Chief Justice Roberts Explains Why Congress Needs to Act on Internet Sales Tax
Scott French / Elizabeth Slattery /
In a major blow to the e-commerce industry and small businesses, the Supreme Court held Thursday that out-of-state online retailers can be required to collect and remit state sales taxes wherever they sell their wares.
In a 5-4 decision in South Dakota v. Wayfair, the high court threw out a longstanding precedent that prevented states from reaching beyond their borders to regulate businesses that have no connection to that state, such as having employees or a storefront in that state. Chief Justice John Roberts authored a powerful dissent, highlighting the need for congressional action in this area.
In the ruling, the court abandoned a rule stretching back to 1967 that required a company to have a physical presence in a state to be subject to its sales taxes. The court maintained its physical presence rule against a previous challenge in 1992, offering an impetus to the fledgling e-commerce industry in the early 1990s. Since then, the internet retail market has grown to almost $500 billion in 2018.
Adding uncertainty about sales taxes and changing the way that the e-commerce market operates could seriously hamper the growth of the industry. As Roberts pointed out in his dissent, “E-commerce has grown into a significant and vibrant part of our national economy against the backdrop of established rules, including the physical-presence rule.”
E-commerce giants like Amazon and Walmart will not suffer from this ruling, as they already collect and remit state sales taxes due to having a physical presence in states across the country.
Unfortunately, small businesses will suffer the most from the ruling. Roberts explained:
One vitalizing effect of the Internet has been connecting small, even ‘micro’ businesses to potential buyers across the nation. People starting a business selling their embroidered pillowcases or carved decoys can offer their wares throughout the country—but probably not if they have to figure out the tax due on every sale.

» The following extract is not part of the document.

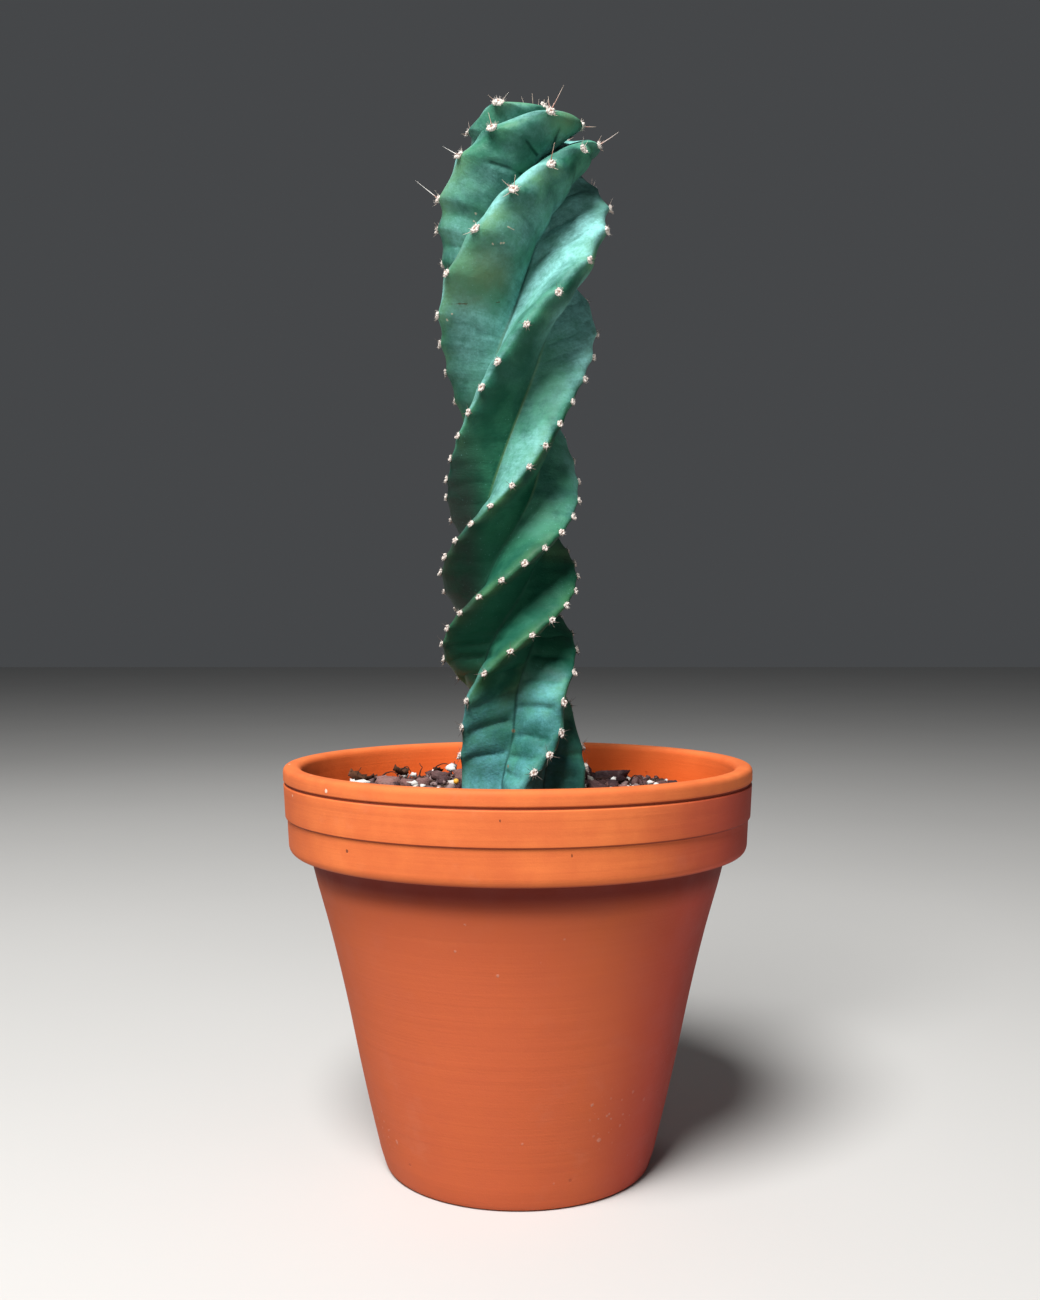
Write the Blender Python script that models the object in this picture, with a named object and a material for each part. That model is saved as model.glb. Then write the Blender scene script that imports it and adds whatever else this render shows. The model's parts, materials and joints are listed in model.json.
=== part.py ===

Most small businesses are not equipped to handle being subject to every taxing authority in every location where they have a customer. There are more than 10,000 state and local taxing jurisdictions in the country. And these jurisdictions have different tax rates, rules governing tax exemptions, product category definitions, and standards for determining whether an out-of-state seller is subject to sales tax in the first place.
Roberts pointed to a few examples of how confusing state taxes can be:
New Jersey knitters pay sales tax on yarn purchased for art projects, but not on yarn earmarked for sweaters … Texas taxes sales of plain deodorant at 6.25 percent but imposes no tax on deodorant with antiperspirant … Illinois categorizes Twix and Snickers bars—chocolate-and-caramel confections usually displayed side-by-side in the candy aisle—as food and candy, respectively (Twix have flour; Snickers don’t), and taxes them differently.
Further, the cost of compliance is beyond the means of most small businesses. Implementation and integration of software to calculate taxes in all these jurisdictions alone is estimated to cost up to $250,000.
The good news is that, under its authority to regulate interstate commerce, Congress has the power to fix this problem. Congress is the branch of government best able to consider the competing interests at stake, not unelected federal judges.
Congress should codify the physical presence rule to protect small businesses from being subject to mandates from states where they have no physical connection and whose policymakers face no accountability for the tax and regulatory costs that they impose on out-of-state businesses.
If state borders truly do matter, Congress must limit states’ ability to reach beyond their borders to place regulatory burdens on out-of-state businesses.